Cinco de Mayo

Cinco de Mayo is increasingly celebrated in  and the U.S. Southwest
Cinco de Mayo is increasingly celebrated in California and the U.S. Southwest

El Cinco de Mayo ("Fifth of May" in Spanish) is a national holiday in Mexico. It commemorates the victory of Mexican forces led by General Ignacio Zaragoza over the French expeditionary forces in the Battle of Puebla on May 5, 1862.

Under the pretext of forcing payment for Mexico's outstanding and crippling debt, Britain, Spain and France sent troops to Mexico. The democratically elected government of President Benito Juárez made agreements with the British and the Spanish, who promptly recalled their armies, but the French stayed. Emperor Napoleon III wanted to secure French dominance in the former Spanish colony, including installing one of his relatives, Archduke Maximilian of Austria, as ruler of Mexico. Although Abraham Lincoln roundly condemned Napoleon's imperialist ambitions in a neighboring country, he was unable to assist Mexico as the United States was embroiled in the American Civil War at the time.

Confident of a quick victory, 6,500 French soldiers marched on Mexico City to seize the capital before the Mexicans could muster a viable defense. Along their march, the French already encountered stiff resistance before Zaragoza struck out to intercept the invaders.
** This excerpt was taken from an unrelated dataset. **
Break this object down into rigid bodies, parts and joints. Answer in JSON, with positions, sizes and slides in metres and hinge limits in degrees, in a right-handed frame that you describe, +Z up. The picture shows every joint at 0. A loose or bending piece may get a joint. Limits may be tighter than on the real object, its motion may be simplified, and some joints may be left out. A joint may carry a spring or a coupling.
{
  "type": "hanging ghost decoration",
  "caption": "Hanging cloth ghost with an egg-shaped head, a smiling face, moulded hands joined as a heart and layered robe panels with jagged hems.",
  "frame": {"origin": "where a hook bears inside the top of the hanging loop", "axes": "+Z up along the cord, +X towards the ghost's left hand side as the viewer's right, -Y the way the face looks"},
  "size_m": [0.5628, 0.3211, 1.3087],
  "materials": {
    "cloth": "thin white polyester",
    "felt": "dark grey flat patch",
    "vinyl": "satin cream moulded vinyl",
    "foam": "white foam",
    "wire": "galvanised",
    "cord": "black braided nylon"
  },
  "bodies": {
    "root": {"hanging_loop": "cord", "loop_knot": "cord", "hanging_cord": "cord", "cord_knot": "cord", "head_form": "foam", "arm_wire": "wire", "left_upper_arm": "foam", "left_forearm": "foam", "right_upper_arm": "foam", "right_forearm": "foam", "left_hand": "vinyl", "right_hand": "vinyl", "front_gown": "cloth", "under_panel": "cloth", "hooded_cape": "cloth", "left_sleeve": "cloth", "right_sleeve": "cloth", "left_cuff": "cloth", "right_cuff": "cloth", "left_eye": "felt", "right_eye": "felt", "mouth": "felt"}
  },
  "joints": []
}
The battle between the French and Mexican armies occurred on May 5 when Zaragoza's ill-equipped militia of 4,500 men encountered the better armed French force. However, Zaragoza's small and nimble cavalry units were able to prevent French dragoons from taking the field and overwhelming the Mexican infantry. With the dragoons removed from the main attack, the Mexicans routed the remaining French soldiers with a combination of their tenacity, inhospitable terrain, and a stampede of cattle set off by local peasants. The invasion was stopped and crushed.
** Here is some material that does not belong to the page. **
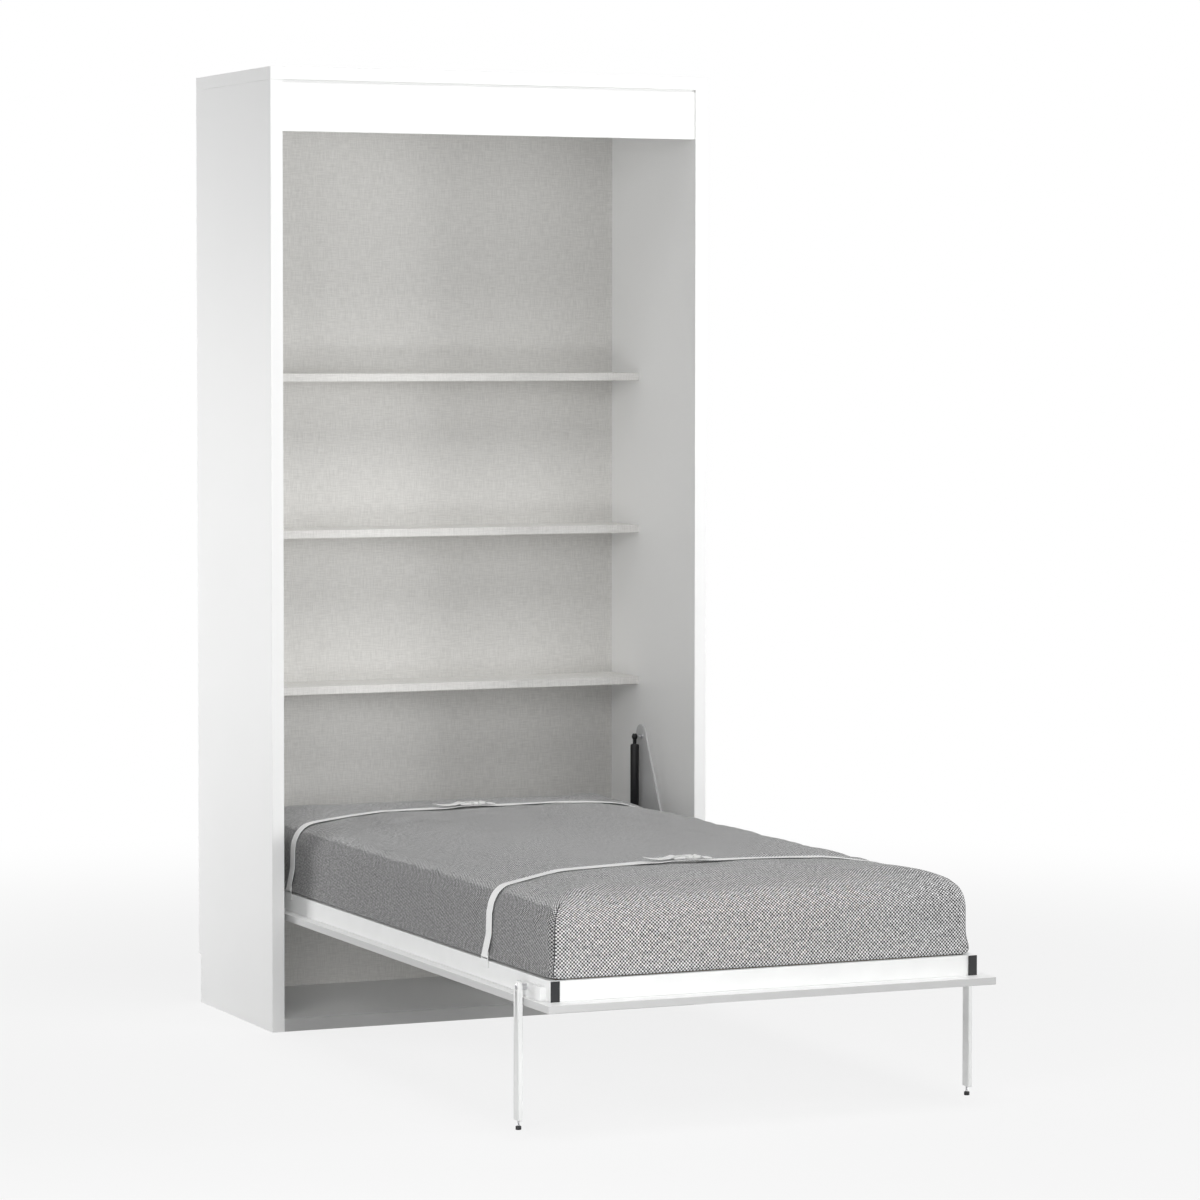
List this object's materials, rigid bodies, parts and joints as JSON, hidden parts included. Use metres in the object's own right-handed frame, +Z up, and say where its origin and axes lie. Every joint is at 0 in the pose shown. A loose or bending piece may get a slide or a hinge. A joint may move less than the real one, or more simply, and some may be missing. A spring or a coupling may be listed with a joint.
{
  "type": "cabinet bed",
  "caption": "Upright cabinet bed: an open shelf cabinet with a panel that hinges down on gas struts, carrying a frame and a strapped mattress, and stands on folding legs.",
  "frame": {"origin": "middle of the cabinet's base, on the floor", "axes": "+X to the right as seen from the foot of the bed, +Y towards the wall behind the cabinet, +Z up; the bed is stored let down, its foot towards -Y"},
  "size_m": [1.116, 2.0735, 2.25],
  "materials": {
    "white_board": "satin white board, edges banded in white",
    "back_linen": "board with a linen-textured grey-beige face",
    "beech": "plain beech",
    "white_steel": "white powder coat, semi-gloss",
    "grey_steel": "grey powder coat",
    "black_steel": "black gloss coat",
    "bright_steel": "zinc-plated or ground steel",
    "black_plastic": "moulded black plastic",
    "nylon": "moulded dark nylon",
    "mattress_cover": "pepper-and-salt woven cover",
    "webbing": "white woven webbing",
    "buckle_plastic": "moulded white plastic"
  },
  "bodies": {
    "cabinet": {"back_panel": "back_linen", "deck_panel": "white_board", "header_panel": "white_board", "top_panel": "white_board", "side_panel_left": "white_board", "side_panel_right": "white_board", "shelf_lower": "back_linen", "shelf_middle": "back_linen", "shelf_upper": "back_linen", "wall_rail_lower": "white_board", "wall_rail_upper": "white_board", "panel_tongues": "beech", "shelf_tongues": "beech", "lift_plate_left": "grey_steel", "lift_plate_right": "grey_steel", "lift_plate_screws": "bright_steel", "pivot_pins": "bright_steel", "top_ball_studs": "bright_steel"},
    "bed": {"door_panel": "white_board", "side_rail_left": "white_steel", "side_rail_right": "white_steel", "foot_rail": "white_steel", "head_rail": "white_steel", "centre_rail": "white_steel", "rail_end_caps": "black_plastic", "slats": "beech", "slat_holders": "nylon", "panel_brackets": "white_steel", "panel_screws": "bright_steel", "lift_arm_left": "white_steel", "lift_arm_right": "white_steel", "pivot_bushes": "nylon", "lower_strut_studs": "bright_steel", "leg_brackets": "white_steel", "leg_bolts": "bright_steel", "leg_nuts": "bright_steel", "strap_anchors": "white_steel", "strap_foot": "webbing", "strap_head": "webbing", "strap_buckles": "buckle_plastic", "mattress": "mattress_cover"},
    "leg_left": {"leg_left": "white_steel", "levelling_foot_left": "black_plastic"},
    "leg_right": {"leg_right": "white_steel", "levelling_foot_right": "black_plastic"},
    "strut_body_left": {"strut_cylinder_left": "black_steel"},
    "strut_body_right": {"strut_cylinder_right": "black_steel"},
    "strut_rod_left": {"strut_rod_left": "bright_steel"},
    "strut_rod_right": {"strut_rod_right": "bright_steel"}
  },
  "joints": [
    {"name": "bed_fold", "type": "hinge", "parent": "cabinet", "child": "bed", "pos_m": [0, -0.1155, 0.409], "axis": [-1, 0, 0], "range_deg": [0, 90]},
    {"name": "leg_fold_left", "type": "hinge", "parent": "bed", "child": "leg_left", "pos_m": [-0.52245, -1.666, 0.29475], "axis": [1, 0, 0], "range_deg": [0, 90]},
    {"name": "strut_swing_left", "type": "hinge", "parent": "cabinet", "child": "strut_body_left", "pos_m": [-0.504, 0.032, 0.631], "axis": [-1, 0, 0], "range_deg": [0, 35.1]},
    {"name": "strut_slide_left", "type": "slide", "parent": "strut_body_left", "child": "strut_rod_left", "axis": [0, 0, -1], "range_m": [0, 0.1176]},
    {"name": "leg_fold_right", "type": "hinge", "parent": "bed", "child": "leg_right", "pos_m": [0.52245, -1.666, 0.29475], "axis": [1, 0, 0], "range_deg": [0, 90]},
    {"name": "strut_swing_right", "type": "hinge", "parent": "cabinet", "child": "strut_body_right", "pos_m": [0.504, 0.032, 0.631], "axis": [-1, 0, 0], "range_deg": [0, 35.1]},
    {"name": "strut_slide_right", "type": "slide", "parent": "strut_body_right", "child": "strut_rod_right", "axis": [0, 0, -1], "range_m": [0, 0.1176]}
  ],
  "couplings": [
    {"joint": "strut_swing_left", "follows": "bed_fold", "ratio": 0.38978},
    {"joint": "strut_slide_left", "follows": "bed_fold", "m_per_rad": 0.074816},
    {"joint": "strut_swing_right", "follows": "bed_fold", "ratio": 0.38978},
    {"joint": "strut_slide_right", "follows": "bed_fold", "m_per_rad": 0.074816}
  ]
}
Zaragoza won the battle but lost the war. The French Emperor, upon learning of the failed invasion, immediately dispatched another force, this time numbering 30,000 soldiers. By 1864, they succeeded in defeating the Mexican army and occupying Mexico City. Archduke Maximillian became Emperor of Mexico.

Maximilian's rule was short-lived. Mexican rebels opposed to his rule resisted, seeking the aid of the United States. Once the American Civil War was over, the U.S. military began supplying Mexicans with weapons and ammunition, and by 1867, the rebels finally defeated the French and deposed their puppet Emperor. The Mexican people then reelected Juárez as president.

Contrary to popular belief in the United States, Cinco de Mayo does not mark Mexican independence day. That distinction is reserved for el Dieciséis de septiembre ("September 16"), which is celebrated at all offices belonging to the executive branch of government, from the president down to the municipal governments, on the night of September 15 through to the early morning hours of September 16 with a re-enactment of the Grito de Dolores; the formal call for an end to Spanish rule in 1810.

Also on 5 May 1901, Ignacio Bravo telegraphed the news of the end of the Caste War of Yucatan with the Mexican victory against the self-proclaimed state of Chan Santa Cruz.

The rise in Cinco de Mayo's popularity in the United States can be attributed to the Chicano student movement of the late 1960s. Inspired by student-activists nationwide, members of the MEChA organization in California sought to find a day of celebration that highlighted their largely Mexican ancestry. El Dieciséis de Septiembre seemed like an obvious choice; however, this day proved too early in the school year for college students to effectively organize rallies and celebrations. Also it was possible that the government of the United States could suspect that the students tried to induce sedititious or secessionist activities within the Mexican-American community. Thus Cinco de Mayo became the de facto alternative for these student assemblies, because its greatest hero, General Zaragoza, was in fact born in Texas. Over the years this holiday grew outside university circles and its activist roots, and was absorbed by mainstream culture in the Southwest United States. For many Mexican-American communities Cinco de Mayo is an important way to proudly honor Mexican heritage, overshadowing Mexico's Independence Day in significance. Non-Mexican Americans also participate in the celebrations, much in the same manner that the non-Irish observe St. Patrick's Day, with holiday-themed parties marked by the consumption of Mexican food, tequila and Mexican beer.

Although honored today as a national holiday in Mexico, Cinco de Mayo is more of a regional celebration, particularly in the state of Puebla where the famous battle took place.

May 5 1808 also marks the date on which Spain's Bourbon dynasty, specifically King Charles IV, was dethroned by the Napoleonic army. Napoleon Bonaparte's brother was then crowned King Joseph I. As the King of Spain was imprisoned and Joseph I was an usurper, that May 5 sparked independence movements thoughout Spain's colonies in Latin America.